Eddo Brandes

Personal information
- Full name: Eddo André Brandes
- Born: 5 March 1963 (age 63) Port Shepstone, Natal Province, South Africa
- Batting: Right-handed
- Bowling: Right arm fast
- Role: All-Rounder, Coach

International information
- National side: Zimbabwe (1987-1999);
- Test debut (cap 2): 18 October 1992 v India
- Last Test: 8 December 1999 v Sri Lanka
- ODI debut (cap 14): 10 October 1987 v New Zealand
- Last ODI: 18 December 1999 v Sri Lanka

Domestic team information
- 1994–1996: Mashonaland Country Districts
- 1996–2001: Mashonaland

Career statistics
| Competition | Test | ODI | FC | LA |
| Matches | 10 | 59 | 60 | 126 |
| Runs scored | 121 | 404 | 1,151 | 1,173 |
| Batting average | 10.08 | 13.03 | 16.68 | 16.52 |
| 100s/50s | 0/0 | 0/2 | 1/2 | 0/4 |
| Top score | 39 | 55 | 165* | 55 |
| Balls bowled | 1,996 | 2,828 | 9,437 | 6,200 |
| Wickets | 26 | 70 | 179 | 164 |
| Bowling average | 36.57 | 32.37 | 28.60 | 28.19 |
| 5 wickets in innings | 0 | 2 | 10 | 4 |
| 10 wickets in match | 0 | 0 | 1 | 0 |
| Best bowling | 3/45 | 5/28 | 7/38 | 5/28 |
| Catches/stumpings | 4/– | 11/– | 28/– | 23/– |
- Source: Cricinfo, 11 November 2009

= Eddo Brandes =

Zimbabwean cricketer (born 1963)

Eddo André Brandes (born 5 March 1963) is a Zimbabwean former cricketer who played in 10 Tests and 59 ODIs from 1987 to 1999, spanning four World Cups. In the days when a number of Zimbabwean players were amateurs with other full-time professions, Brandes was a chicken farmer. Brandes was the first Zimbabwean player to take a hat-trick in the ODI format.

==Early life==
Brandes was born on 5 March 1963, in Port Shepstone, Natal Province, South Africa. He was the son of a German father and a South African mother. He and his family moved to Rhodesia the year after he was born, and he grew up on a farming property.

==International career==
Although selected for the 1983 Cricket World Cup squad, Brandes did not make his official One Day International debut until the 1987 Cricket World Cup in Zimbabwe's opening match against New Zealand in a close 3 run defeat at the Niaz Stadium, being run out without facing a ball, attempting a single with Iain Butchart and pulling his quadriceps muscle before he could complete the run.

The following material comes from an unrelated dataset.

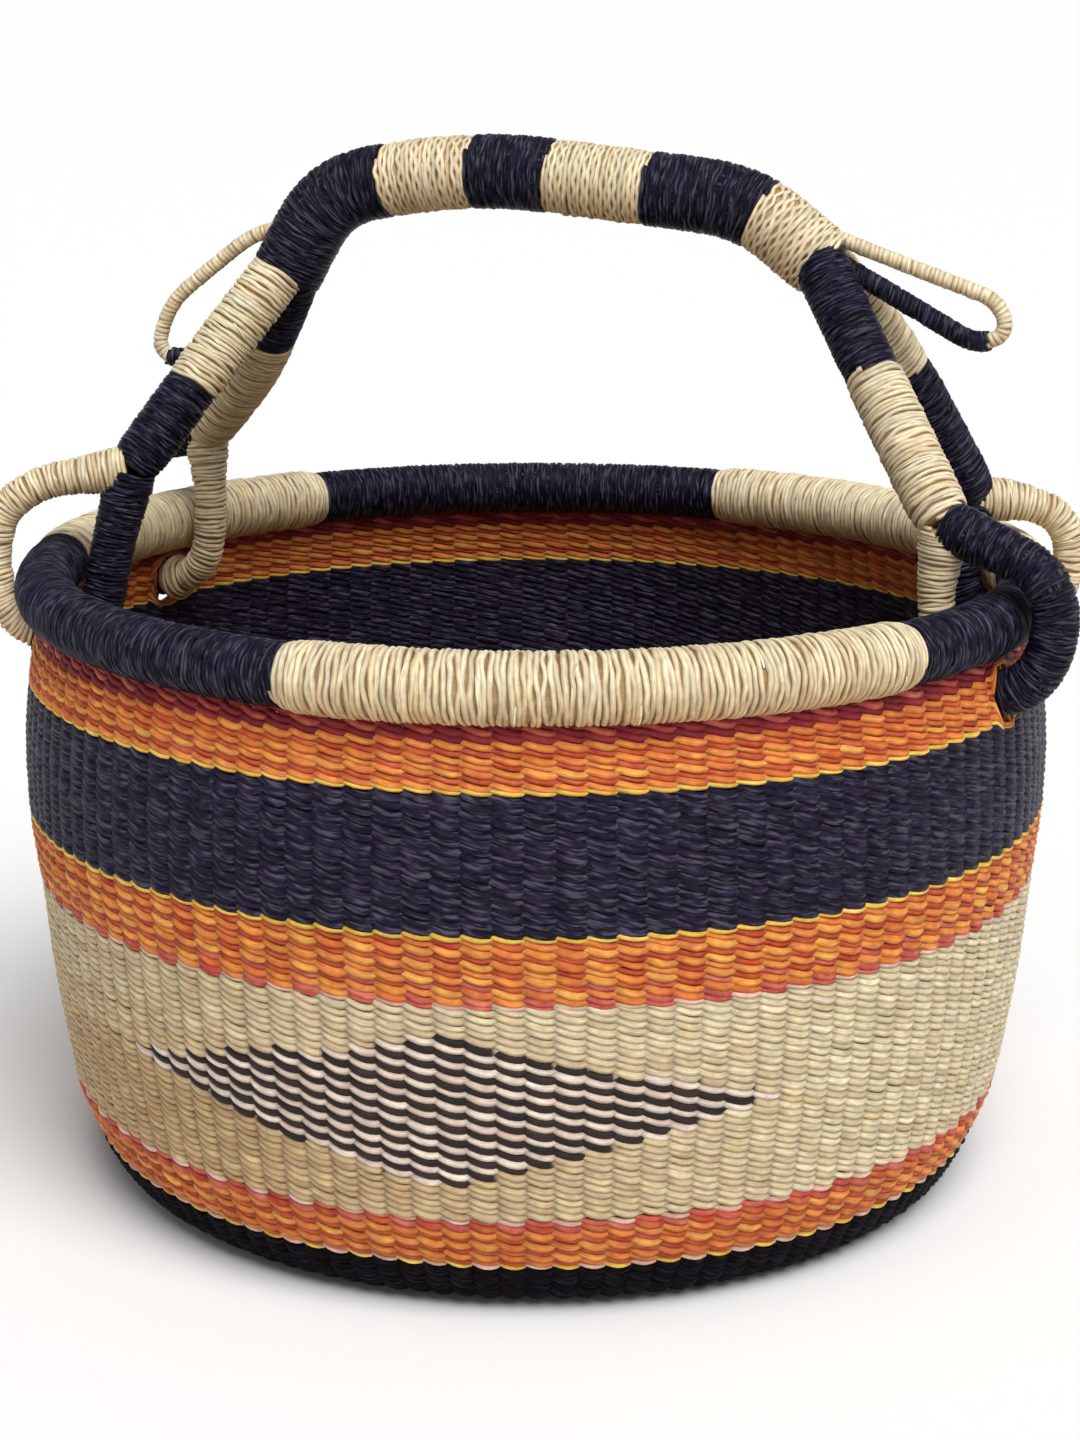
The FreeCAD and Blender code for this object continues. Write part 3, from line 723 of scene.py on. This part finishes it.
def softened(points, spread):
    """The line with its bends eased, and its two ends kept."""
    reach = int(3 * spread)
    weights = np.exp(-0.5 * (np.arange(-reach, reach + 1) / spread) ** 2)
    weights /= weights.sum()
    before = 2 * points[0] - points[reach:0:-1]
    after = 2 * points[-1] - points[-2:-reach - 2:-1]
    padded = np.vstack([before, points, after])
    return np.stack([np.convolve(axis, weights, "valid") for axis in padded.T], axis=1)


class Line:
    """A bundle's middle line with a pair of side directions that don't twist."""

    def __init__(self, points):
        self.points = points
        self.along = np.concatenate([[0], np.cumsum(np.linalg.norm(np.diff(points, axis=0), axis=1))])
        self.length = self.along[-1]
        self.ahead = unit(np.gradient(points, axis=0))
        side = unit(np.cross(self.ahead[0], [0.3, 0.2, 1.0]))
        sides = [side]
        for direction in self.ahead[1:]:
            side = unit(side - (side @ direction) * direction)
            sides.append(side)
        self.side = np.array(sides)
        self.other = np.cross(self.ahead, self.side)

    def at(self, along):
        """Point and two side directions at distances along the line, which runs straight on past its ends."""
        inside = np.clip(along, 0, self.length)
        point, side, other, ahead = (
            np.stack([np.interp(inside, self.along, axis) for axis in column.T], axis=-1)
            for column in (self.points, self.side, self.other, self.ahead))
        return point + ahead * (along - inside)[..., None], unit(side), unit(other)


WRAP_STEP = 1.9         # distance between the samples of a wound strand
WANDER_LENGTH = 2.6     # how quickly a wound strand wanders from side to side
# Gaps on each turn of a pitted wrap. The half sets the gaps of the next turn between them.
PITS = 11.5
# Share of red, green and blue that the undersides lose: painted shade that leaves the tops pale and the
# undersides tan.
PAINTED_UNDERSIDE_SHADE = np.array([0.14, 0.32, 0.50])
# Painted shade: the layer under the strands is darker than their grass, and shows in the gaps.
UNDERLAY_PAINTED_SHADE = np.array([0.52, 0.40, 0.28])       # how dark the layer under the strands is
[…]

Brandes first win with Zimbabwe at a World Cup came in 1992 against England at the Lavington Sports Ground in Albury, Australia. Defending 134, Brandes bowled a ten-over unbroken spell, taking four wickets for 21 runs, including England captain Graham Gooch and one-time Zimbabwe player Graeme Hick, in a famous nine-run victory. He played for Zimbabwe in a further two World Cup tournaments.

Brandes Test match debut came in 1992 against India in Harare, but his involvement was limited to two overs after injuring himself in his opening spell.

He took a hat-trick in an ODI against England in January 1997 that is still regarded as the highest by total average of the batsmen dismissed. Only two months short of his 34th birthday at the time, he remains the oldest player to have taken an ODI hat-trick.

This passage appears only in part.